=== Directive ===
Look in the material below for the line with "ThreePointArc((HOOP_X + 38, 239" and the line with "before = set(bpy.data.objects)", then set down exactly those two lines and all lines between, nothing more.

=== Provided records ===
Start

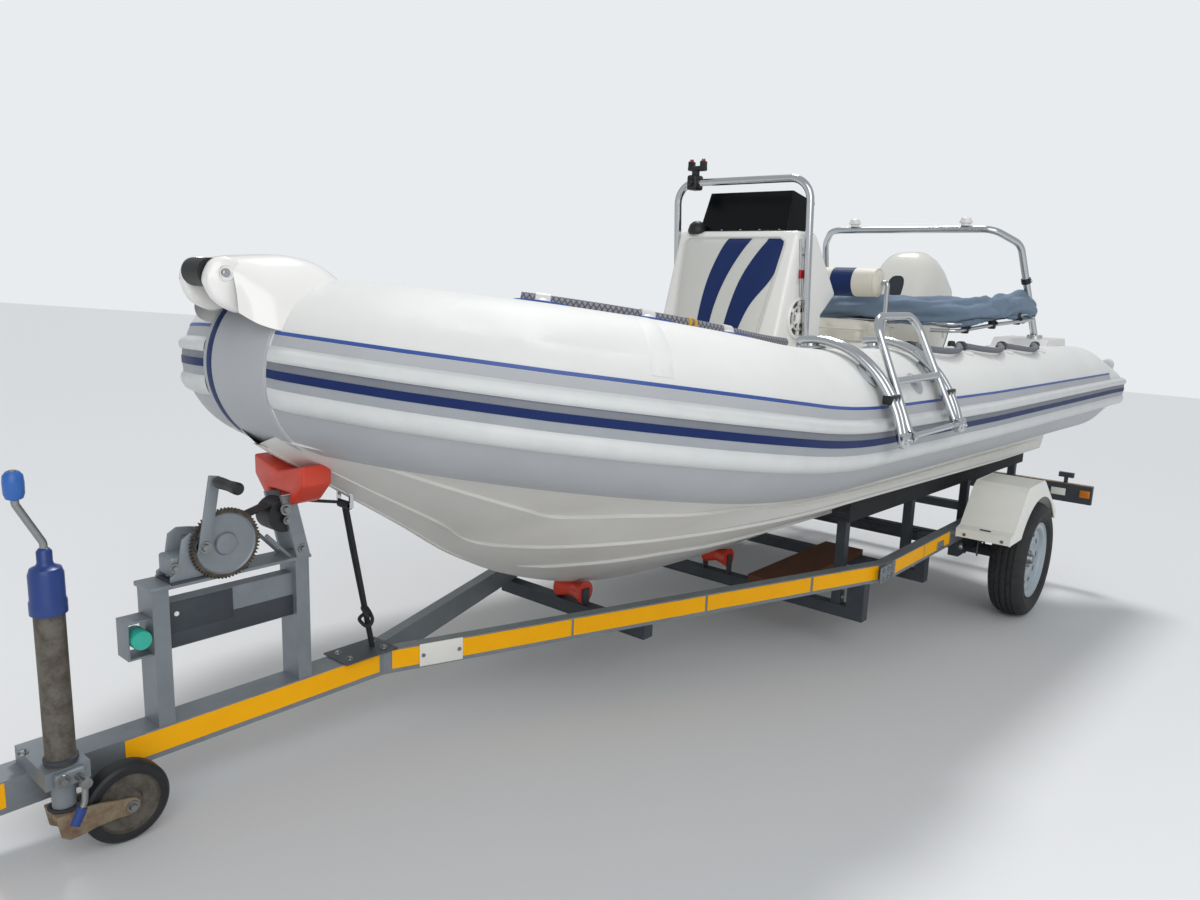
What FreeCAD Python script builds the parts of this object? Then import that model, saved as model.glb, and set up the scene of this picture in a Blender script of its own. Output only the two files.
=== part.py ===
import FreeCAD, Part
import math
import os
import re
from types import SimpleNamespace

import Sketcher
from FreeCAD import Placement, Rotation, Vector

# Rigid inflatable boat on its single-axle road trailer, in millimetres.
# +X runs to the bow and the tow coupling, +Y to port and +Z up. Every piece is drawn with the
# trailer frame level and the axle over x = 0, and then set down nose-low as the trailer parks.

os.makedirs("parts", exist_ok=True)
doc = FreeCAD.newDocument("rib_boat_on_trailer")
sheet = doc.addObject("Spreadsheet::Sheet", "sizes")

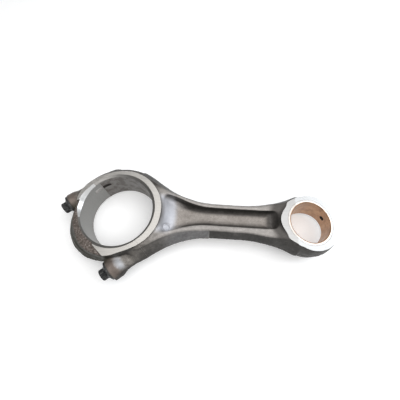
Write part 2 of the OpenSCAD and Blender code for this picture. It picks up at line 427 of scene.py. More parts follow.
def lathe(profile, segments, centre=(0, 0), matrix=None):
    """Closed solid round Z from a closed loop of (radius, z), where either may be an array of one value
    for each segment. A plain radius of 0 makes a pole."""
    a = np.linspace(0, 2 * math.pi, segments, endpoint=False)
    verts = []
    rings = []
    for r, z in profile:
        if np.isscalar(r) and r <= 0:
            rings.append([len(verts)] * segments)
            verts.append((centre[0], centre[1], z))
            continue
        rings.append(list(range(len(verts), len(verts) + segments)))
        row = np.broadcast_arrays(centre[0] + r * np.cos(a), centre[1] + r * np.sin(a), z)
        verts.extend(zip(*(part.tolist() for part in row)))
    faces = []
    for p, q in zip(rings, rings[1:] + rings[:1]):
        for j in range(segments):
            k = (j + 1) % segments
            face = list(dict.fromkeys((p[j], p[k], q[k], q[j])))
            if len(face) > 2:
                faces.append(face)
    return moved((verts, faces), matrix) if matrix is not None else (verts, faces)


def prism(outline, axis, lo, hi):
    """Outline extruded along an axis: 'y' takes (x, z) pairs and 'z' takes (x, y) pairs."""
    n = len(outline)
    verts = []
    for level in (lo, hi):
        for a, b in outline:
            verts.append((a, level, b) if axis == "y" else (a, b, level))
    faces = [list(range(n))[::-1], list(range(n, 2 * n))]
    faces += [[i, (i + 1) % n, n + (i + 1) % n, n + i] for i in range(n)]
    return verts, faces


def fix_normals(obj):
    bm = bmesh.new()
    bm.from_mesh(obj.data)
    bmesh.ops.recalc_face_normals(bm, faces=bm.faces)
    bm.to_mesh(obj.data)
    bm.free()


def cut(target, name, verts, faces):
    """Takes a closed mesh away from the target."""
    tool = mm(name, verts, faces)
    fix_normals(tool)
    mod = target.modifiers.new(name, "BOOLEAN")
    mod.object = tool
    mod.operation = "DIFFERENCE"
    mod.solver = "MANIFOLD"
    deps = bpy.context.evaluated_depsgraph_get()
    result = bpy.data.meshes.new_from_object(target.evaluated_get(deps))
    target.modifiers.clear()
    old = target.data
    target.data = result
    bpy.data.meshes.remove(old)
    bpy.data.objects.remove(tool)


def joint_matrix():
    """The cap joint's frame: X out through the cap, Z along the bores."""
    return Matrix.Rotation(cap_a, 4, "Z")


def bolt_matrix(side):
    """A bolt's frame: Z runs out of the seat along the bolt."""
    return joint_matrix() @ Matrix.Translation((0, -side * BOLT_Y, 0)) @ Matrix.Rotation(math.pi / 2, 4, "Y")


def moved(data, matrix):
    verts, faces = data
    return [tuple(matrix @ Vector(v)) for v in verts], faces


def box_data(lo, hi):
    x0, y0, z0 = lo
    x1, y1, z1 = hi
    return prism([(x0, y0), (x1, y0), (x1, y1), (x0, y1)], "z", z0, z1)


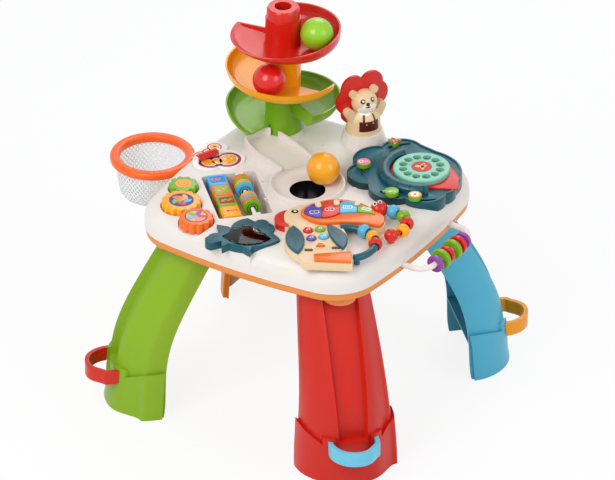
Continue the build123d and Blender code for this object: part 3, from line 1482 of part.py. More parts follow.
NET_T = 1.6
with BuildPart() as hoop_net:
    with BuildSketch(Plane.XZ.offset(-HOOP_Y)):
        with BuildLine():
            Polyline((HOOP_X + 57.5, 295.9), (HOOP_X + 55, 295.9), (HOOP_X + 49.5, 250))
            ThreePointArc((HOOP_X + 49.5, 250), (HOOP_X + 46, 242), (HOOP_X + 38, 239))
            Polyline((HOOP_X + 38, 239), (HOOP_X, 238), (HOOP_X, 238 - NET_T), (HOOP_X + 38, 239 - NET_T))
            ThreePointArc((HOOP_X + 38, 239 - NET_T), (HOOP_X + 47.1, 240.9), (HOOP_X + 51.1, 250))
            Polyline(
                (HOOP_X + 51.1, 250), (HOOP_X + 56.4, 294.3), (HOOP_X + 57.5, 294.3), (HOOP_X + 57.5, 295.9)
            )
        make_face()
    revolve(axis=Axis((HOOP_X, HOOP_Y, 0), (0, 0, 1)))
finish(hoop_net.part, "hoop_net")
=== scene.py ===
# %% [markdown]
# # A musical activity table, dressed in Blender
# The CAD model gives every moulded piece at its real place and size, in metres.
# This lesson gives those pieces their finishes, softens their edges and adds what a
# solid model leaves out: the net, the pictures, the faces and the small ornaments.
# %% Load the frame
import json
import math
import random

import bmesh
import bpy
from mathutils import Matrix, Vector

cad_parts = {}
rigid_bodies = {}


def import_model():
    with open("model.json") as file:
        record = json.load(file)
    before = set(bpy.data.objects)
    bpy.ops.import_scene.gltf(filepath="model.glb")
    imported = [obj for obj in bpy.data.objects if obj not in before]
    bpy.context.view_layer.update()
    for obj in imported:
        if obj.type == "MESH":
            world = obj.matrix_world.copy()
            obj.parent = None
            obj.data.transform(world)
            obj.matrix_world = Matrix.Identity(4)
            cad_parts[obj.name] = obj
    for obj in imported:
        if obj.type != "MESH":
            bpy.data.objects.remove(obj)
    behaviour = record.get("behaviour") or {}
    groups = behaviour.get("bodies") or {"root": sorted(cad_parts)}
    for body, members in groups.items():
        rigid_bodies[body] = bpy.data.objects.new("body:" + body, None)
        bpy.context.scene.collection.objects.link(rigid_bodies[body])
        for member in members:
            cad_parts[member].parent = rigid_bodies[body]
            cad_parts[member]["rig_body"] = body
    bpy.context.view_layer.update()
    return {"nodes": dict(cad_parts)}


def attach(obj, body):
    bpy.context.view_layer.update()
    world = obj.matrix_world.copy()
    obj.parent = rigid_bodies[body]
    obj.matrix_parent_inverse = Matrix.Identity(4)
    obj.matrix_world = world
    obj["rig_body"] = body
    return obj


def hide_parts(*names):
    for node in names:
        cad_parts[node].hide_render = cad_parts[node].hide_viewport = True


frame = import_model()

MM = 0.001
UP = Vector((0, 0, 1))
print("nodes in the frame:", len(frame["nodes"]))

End

=== Answer ===
            ThreePointArc((HOOP_X + 38, 239 - NET_T), (HOOP_X + 47.1, 240.9), (HOOP_X + 51.1, 250))
            Polyline(
                (HOOP_X + 51.1, 250), (HOOP_X + 56.4, 294.3), (HOOP_X + 57.5, 294.3), (HOOP_X + 57.5, 295.9)
            )
        make_face()
    revolve(axis=Axis((HOOP_X, HOOP_Y, 0), (0, 0, 1)))
finish(hoop_net.part, "hoop_net")
=== scene.py ===
# %% [markdown]
# # A musical activity table, dressed in Blender
# The CAD model gives every moulded piece at its real place and size, in metres.
# This lesson gives those pieces their finishes, softens their edges and adds what a
# solid model leaves out: the net, the pictures, the faces and the small ornaments.
# %% Load the frame
import json
import math
import random

import bmesh
import bpy
from mathutils import Matrix, Vector

cad_parts = {}
rigid_bodies = {}


def import_model():
    with open("model.json") as file:
        record = json.load(file)
    before = set(bpy.data.objects)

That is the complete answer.